WRITTEN INSTRUCTION =
From the listing below, copy only the lines running from the line that contains "make_bar(steel, foam)" to the line that contains "record = json.load(file)", both included.

Extracted data entries
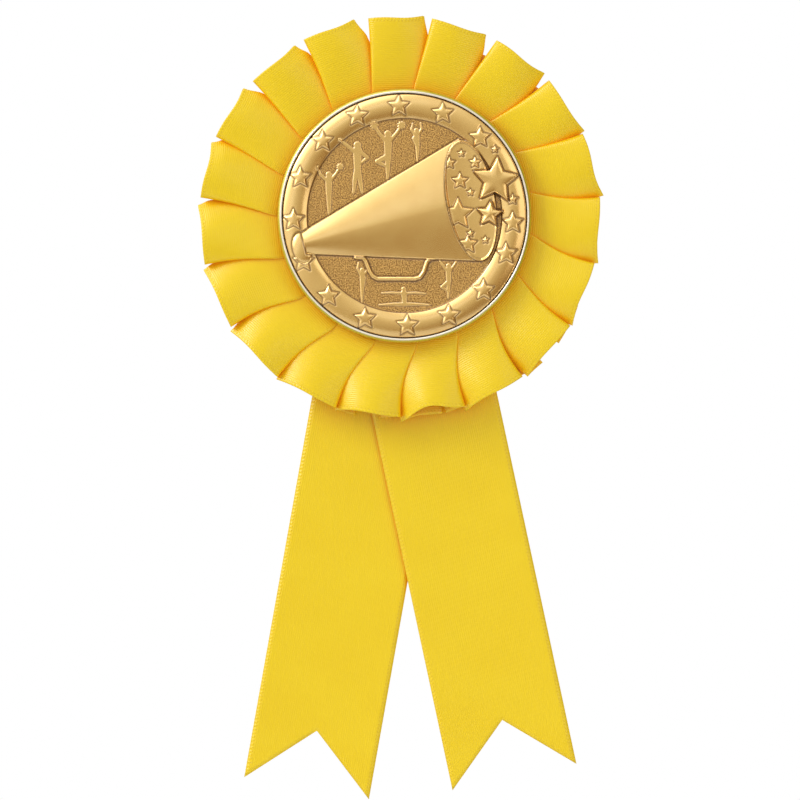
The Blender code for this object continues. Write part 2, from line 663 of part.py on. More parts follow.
def build():
    clear_scene()
    gold = material("gold_relief", (0.72, 0.50, 0.20), 0.32, 1.0)
    holder_plastic = material("holder_plastic", (0.86, 0.83, 0.70), 0.2)
    satin = material("satin_ribbon", (0.86, 0.62, 0.03), 0.42)
    card = material("white_card", (0.86, 0.85, 0.82), 0.85)
    foam = material("white_foam_tape", (0.9, 0.9, 0.88), 0.9)
    glue = material("hot_melt_glue", (0.85, 0.80, 0.62), 0.35)
    thread = material("cotton_thread", (0.85, 0.65, 0.08), 0.8)
    steel = material("nickel_steel", (0.78, 0.78, 0.76), 0.25, 1.0)
    centre = empty("rosette_centre", (0, 0, -PIN_ABOVE_CENTRE))
    holder_centre = empty("holder_centre", (HOLDER_ASIDE[0], 0, HOLDER_ASIDE[1] - PIN_ABOVE_CENTRE))
    ruffle_centre = empty("ruffle_centre", (RUFFLE_ASIDE[0], 0, RUFFLE_ASIDE[1] - PIN_ABOVE_CENTRE))
    make_medal(holder_centre, gold)
    make_holder(holder_centre, holder_plastic, foam, glue)
    make_ruffle(ruffle_centre, satin, thread, glue)
    leg_holes = solid("guide_staple_holes", staple_holes(bmesh.new()), card, centre)
    for side in ("right", "left"):
        make_tail(side, centre, satin, leg_holes)
    make_staple(centre, steel)
    make_cards(centre, card, glue, leg_holes)
    make_bar(steel, foam)
    make_rivet(steel)
    make_stem(steel)
    make_lock_barrel(steel)


build()
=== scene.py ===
"""Award ribbon: the finished look of a pleated satin rosette with a gold relief medal and two tails.

Metres, +Z up. The front faces -Y and a viewer's right is +X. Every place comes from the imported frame.
Angles round the rosette run clockwise from the top, as a viewer at the front sees them.
"""

import json
import math
import random

import bmesh
import bpy
import numpy as np
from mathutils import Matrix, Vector

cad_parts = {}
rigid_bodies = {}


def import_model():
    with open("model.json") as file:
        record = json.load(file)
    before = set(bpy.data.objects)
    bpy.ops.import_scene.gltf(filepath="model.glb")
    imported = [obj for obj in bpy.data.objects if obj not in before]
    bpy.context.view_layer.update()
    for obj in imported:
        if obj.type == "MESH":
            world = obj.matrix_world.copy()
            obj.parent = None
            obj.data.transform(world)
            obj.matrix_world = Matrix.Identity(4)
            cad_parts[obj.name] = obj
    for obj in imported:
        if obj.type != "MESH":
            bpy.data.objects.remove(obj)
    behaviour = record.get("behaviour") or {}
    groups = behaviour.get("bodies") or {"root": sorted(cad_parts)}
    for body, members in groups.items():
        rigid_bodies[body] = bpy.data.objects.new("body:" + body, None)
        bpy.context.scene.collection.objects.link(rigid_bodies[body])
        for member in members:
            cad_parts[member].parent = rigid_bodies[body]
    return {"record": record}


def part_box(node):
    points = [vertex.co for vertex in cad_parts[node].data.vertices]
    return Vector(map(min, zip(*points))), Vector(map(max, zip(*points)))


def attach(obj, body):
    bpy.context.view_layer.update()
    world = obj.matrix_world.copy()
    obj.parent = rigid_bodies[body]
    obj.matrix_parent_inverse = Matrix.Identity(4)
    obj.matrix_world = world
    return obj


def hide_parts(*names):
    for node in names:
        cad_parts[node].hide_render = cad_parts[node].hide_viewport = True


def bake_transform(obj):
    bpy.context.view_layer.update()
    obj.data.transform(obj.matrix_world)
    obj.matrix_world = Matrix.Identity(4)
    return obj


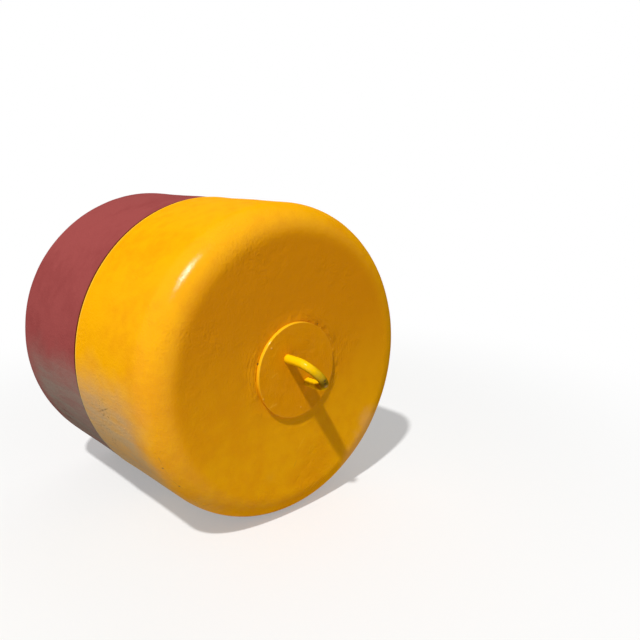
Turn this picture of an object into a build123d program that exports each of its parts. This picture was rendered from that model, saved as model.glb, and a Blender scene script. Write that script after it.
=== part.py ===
from build123d import *
import os

# Foam-filled cylindrical mooring buoy, lying on its side as it is stored ashore.
# The axis of the buoy runs along X, from the red end to the yellow end, and +Z is up.
# The origin is on the ground under the middle of the foam core.

# Body, in millimetres
body_dia = 1500.0
body_length = 1400.0
corner_radius = 140.0
yellow_coat = 10.0
red_coat = 8.8
yellow_length = 660.0
coat_edge_round = 0.8
# The soft body is pressed flat by this much where it lies on the ground
flat_depth = 3.0

# Round steel plate at each end
plate_dia = 450.0
plate_thick = 25.0
plate_edge_round = 6.0

# Steel tube that carries the mooring load from plate to plate
tube_dia = 133.0
tube_wall = 10.0

# Eye bent from round bar, one at each end, whose legs straddle the tube
bar_dia = 42.0
leg_rise = 66.0
leg_root = 220.0
leg_chamfer = 3.0
leg_gap = 2.5
# Turn of the eyes about the axis of the buoy, from +Y towards +Z, in degrees
eye_roll = -50.4

# Gussets behind each plate
gusset_count = 4
gusset_thick = 12.0
gusset_depth = 140.0
gusset_nose = 15.0
gusset_snipe = 14.0
gusset_margin = 20.0

# Welds
ring_weld = 8.0
seam_inset = 7.0
seam_start = 12.0
seam_end = 15.0

# Room left round what is cast in or coated, and round a leg in its hole
bond_gap = 0.3
hole_gap = 0.5

# Sizes that follow from the ones above
body_radius = body_dia / 2
foam_radius = body_radius - yellow_coat
foam_length = body_length - yellow_coat - red_coat
foam_corner = corner_radius - yellow_coat
axis_height = body_radius - flat_depth
seat = foam_length / 2
plate_top = seat + plate_thick
tube_radius = tube_dia / 2
bar_radius = bar_dia / 2
leg_offset = tube_radius + leg_gap + bar_radius
bend_start = plate_top + leg_rise
colour_line = seat + yellow_coat - yellow_length
far = body_dia + body_length


def along_x(radius, x_low, x_high, aside=0.0):
    """Round bar along X whose axis lies aside of the buoy's, towards +Y."""
    middle = (x_low + x_high) / 2
    return Pos(middle, aside, 0) * Rot(0, 90, 0) * Cylinder(radius, x_high - x_low)


def drum(grow):
    """Body of the buoy grown outwards from the foam, with a rounded rim at each end."""
    reach = seat + grow
    body = along_x(foam_radius + grow, -reach, reach)
    return fillet(body.edges().filter_by(GeomType.CIRCLE), foam_corner + grow)


def flatten(body, height):
    """Cuts a body flat along the bottom at a height above the ground."""
    return body - Pos(0, 0, height - axis_height - far / 2) * Box(far, far, far)


def between(body, x_low, x_high):
    """Stretch of a body between two planes across the axis."""
    return body & (Pos((x_low + x_high) / 2, 0, 0) * Box(x_high - x_low, far, far))


def legs(grow=0.0):
    """Both legs of an eye, as two straight bars from the root's end to the bend."""
    low = seat - leg_root - grow
    return [along_x(bar_radius + grow, low, bend_start, side * leg_offset) for side in (-1, 1)]


def eye():
    """Round bar bent to a half circle, with two straight legs that end behind the plate."""
    root = seat - leg_root
    rise = Line((root, -leg_offset, 0), (bend_start, -leg_offset, 0))
    bend = ThreePointArc(
        (bend_start, -leg_offset, 0), (bend_start + leg_offset, 0, 0), (bend_start, leg_offset, 0)
    )
    fall = Line((bend_start, leg_offset, 0), (root, leg_offset, 0))
    section = Plane(origin=(root, -leg_offset, 0), z_dir=(1, 0, 0)) * Circle(bar_radius)
    bar = sweep(section, path=Wire([rise, bend, fall]))
    ends = bar.edges().filter_by(GeomType.CIRCLE).filter_by_position(Axis.X, root - 1, root + 1)
    return chamfer(ends, leg_chamfer)


def end_plate():
    """Round plate with an eased outer rim and a hole for each leg of the eye."""
    plate = along_x(plate_dia / 2, seat, plate_top)
    rim = plate.edges().filter_by(GeomType.CIRCLE).sort_by(Axis.X)[-1]
    plate = fillet(rim, plate_edge_round)
    for leg in legs(hole_gap):
        plate -= leg
    return plate


def gusset(turn, grow=0.0):
    """Flat gusset in the corner between plate and tube, sniped over the ring weld."""
    toe = plate_dia / 2 - gusset_margin
    outline = Polyline(
        (seat - gusset_snipe, tube_radius),
        (seat, tube_radius + gusset_snipe),
        (seat, toe),
        (seat - gusset_nose, toe),
        (seat - gusset_depth, tube_radius + gusset_nose),
        (seat - gusset_depth, tube_radius),
        close=True,
    )
    face = make_face(outline)
    if grow:
        face = offset(face, amount=grow, kind=Kind.INTERSECTION)
    return Rot(turn, 0, 0) * extrude(face, amount=gusset_thick / 2 + grow, both=True)


def gusset_turns():
    """Angles of the gussets about the axis, evenly spaced and clear of the legs."""
    step = 360 / gusset_count
    return [step / 2 + step * i for i in range(gusset_count)]


def plate_weld(grow=0.0):
    """Fillet weld between the tube and the back of the plate, notched by the legs."""
    size = ring_weld + grow
    outline = Polyline(
        (seat, tube_radius), (seat, tube_radius + size), (seat - size, tube_radius), close=True
    )
    ring = revolve(make_face(outline), axis=Axis.X)
    if grow:
        return ring
    ring -= along_x(tube_radius + bond_gap, -seat, seat)
    for leg in legs(bond_gap):
        ring -= leg
    return ring


def leg_seams(grow=0.0):
    """Two weld runs, one for each leg, that fill the space between the tube and the leg."""
    low = seat - leg_root + seam_end - grow
    high = seat - seam_start + grow
    width = bar_dia - 2 * seam_inset + 2 * grow
    depth = leg_offset - tube_radius + tube_wall
    tube = along_x(tube_radius + bond_gap, -seat, seat)
    seams = []
    for side, leg in zip((-1, 1), legs(bond_gap)):
        middle = side * (leg_offset - depth / 2)
        run = Pos((low + high) / 2, middle, 0) * Box(high - low, depth, width)
        seams.append(run if grow else run - tube - leg)
    return seams


def centre_tube():
    """Tube from the back of one plate to the back of the other."""
    return along_x(tube_radius, -seat, seat) - along_x(tube_radius - tube_wall, -seat, seat)


def steel_pocket():
    """Everything behind one end plate, grown by the room that it needs in the foam."""
    pieces = legs(bond_gap) + leg_seams(bond_gap) + [plate_weld(bond_gap)]
    pieces += [gusset(turn, bond_gap) for turn in gusset_turns()]
    return pieces


def foam_core():
    """Closed-cell foam block, moulded round the tube and the steel behind each plate."""
    core = flatten(drum(-bond_gap), yellow_coat + bond_gap)
    core -= along_x(tube_radius + bond_gap, -far, far)
    for piece in steel_pocket():
        placed = Rot(eye_roll, 0, 0) * piece
        core -= placed
        core -= mirror(placed, about=Plane.YZ)
    return core


def hollow(outside):
    """Coat that is left of a body round the foam, flat on the ground and open for the plate."""
    skin = flatten(outside, 0.0) - flatten(drum(0.0), yellow_coat)
    return skin - along_x(plate_dia / 2 + bond_gap, -far, far)


def yellow_skin():
    """Yellow coat, with its edge eased where it stands proud of the red one."""
    outside = between(drum(yellow_coat), colour_line, far)
    edge = outside.edges().filter_by(GeomType.CIRCLE).sort_by(Axis.X)[0]
    return hollow(fillet(edge, coat_edge_round))


def red_skin():
    """Red coat, which ends in a plain butt under the yellow coat's edge."""
    return hollow(between(drum(red_coat), -far, colour_line))


def end_steel():
    """Pieces of the yellow end, by name, standing on the axis of the buoy."""
    pieces = {"end_plate": end_plate(), "mooring_eye": eye(), "plate_weld": plate_weld()}
    pieces["leg_welds"] = Part() + leg_seams()
    for number, turn in enumerate(gusset_turns(), 1):
        pieces[f"gusset_{number}"] = gusset(turn)
    return {name: Rot(eye_roll, 0, 0) * piece for name, piece in pieces.items()}


def buoy():
    """Every piece of the buoy, by name, about an axis through the origin."""
    pieces = {
        "centre_tube": centre_tube(),
        "foam_core": foam_core(),
        "yellow_skin": yellow_skin(),
        "red_skin": red_skin(),
    }
    for name, piece in end_steel().items():
        pieces[f"yellow_{name}"] = piece
        pieces[f"red_{name}"] = mirror(piece, about=Plane.YZ)
    return pieces


os.makedirs("parts", exist_ok=True)
for name, piece in buoy().items():
    export_step(Pos(0, 0, axis_height) * piece, f"parts/{name}.step")
    print(name, round(piece.volume), "mm3")
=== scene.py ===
# %% [markdown]
# # A foam-filled mooring buoy
#
# A mooring buoy floats upright with its yellow end up, and a ship makes fast to the eye on top.
# Ashore it lies on its side, as here. The CAD model has every solid piece at its real size,
# with the foam and the steel that hide inside. This lesson keeps those solids as a fixed frame
# and makes the pieces that show again, with the unevenness and the finish of real ones.

# %% Load the CAD model as a fixed frame
import math

import bpy
import numpy as np
from mathutils import Matrix


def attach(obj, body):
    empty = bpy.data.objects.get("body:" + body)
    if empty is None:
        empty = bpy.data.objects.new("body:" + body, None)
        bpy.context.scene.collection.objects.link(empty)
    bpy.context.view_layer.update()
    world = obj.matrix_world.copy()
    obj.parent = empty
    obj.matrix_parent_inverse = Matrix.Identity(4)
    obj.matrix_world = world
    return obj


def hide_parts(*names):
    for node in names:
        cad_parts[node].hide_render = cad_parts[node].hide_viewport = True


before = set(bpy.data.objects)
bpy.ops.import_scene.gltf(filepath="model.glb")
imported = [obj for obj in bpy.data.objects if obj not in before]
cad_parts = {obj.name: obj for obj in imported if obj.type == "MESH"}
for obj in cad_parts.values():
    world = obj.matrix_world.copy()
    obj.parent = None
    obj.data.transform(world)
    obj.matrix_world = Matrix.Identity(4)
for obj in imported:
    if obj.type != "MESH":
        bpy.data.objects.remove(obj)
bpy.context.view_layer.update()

print("CAD nodes:", len(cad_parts))

# %% [markdown]
# ## The buoy's own coordinates
#
# The axis of the buoy runs along X, a little less than one radius above the ground, because the
# soft body is pressed flat where it lies. Everything that is round is easiest to place by a
# distance along the axis, a distance from it and an angle about it, so that is the first helper.

# %% Positions shared with the CAD model, in metres
axis_height = 0.747
yellow_radius = 0.7498
red_radius = 0.7486
foam_radius = 0.740
yellow_face = 0.7006
red_face = 0.6994
foam_face = 0.6906
colour_line = 0.0406
yellow_corner = 0.140
red_corner = 0.1388
foam_corner = 0.130
coat_thickness = 0.010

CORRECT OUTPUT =
    make_bar(steel, foam)
    make_rivet(steel)
    make_stem(steel)
    make_lock_barrel(steel)


build()
=== scene.py ===
"""Award ribbon: the finished look of a pleated satin rosette with a gold relief medal and two tails.

Metres, +Z up. The front faces -Y and a viewer's right is +X. Every place comes from the imported frame.
Angles round the rosette run clockwise from the top, as a viewer at the front sees them.
"""

import json
import math
import random

import bmesh
import bpy
import numpy as np
from mathutils import Matrix, Vector

cad_parts = {}
rigid_bodies = {}


def import_model():
    with open("model.json") as file:
        record = json.load(file)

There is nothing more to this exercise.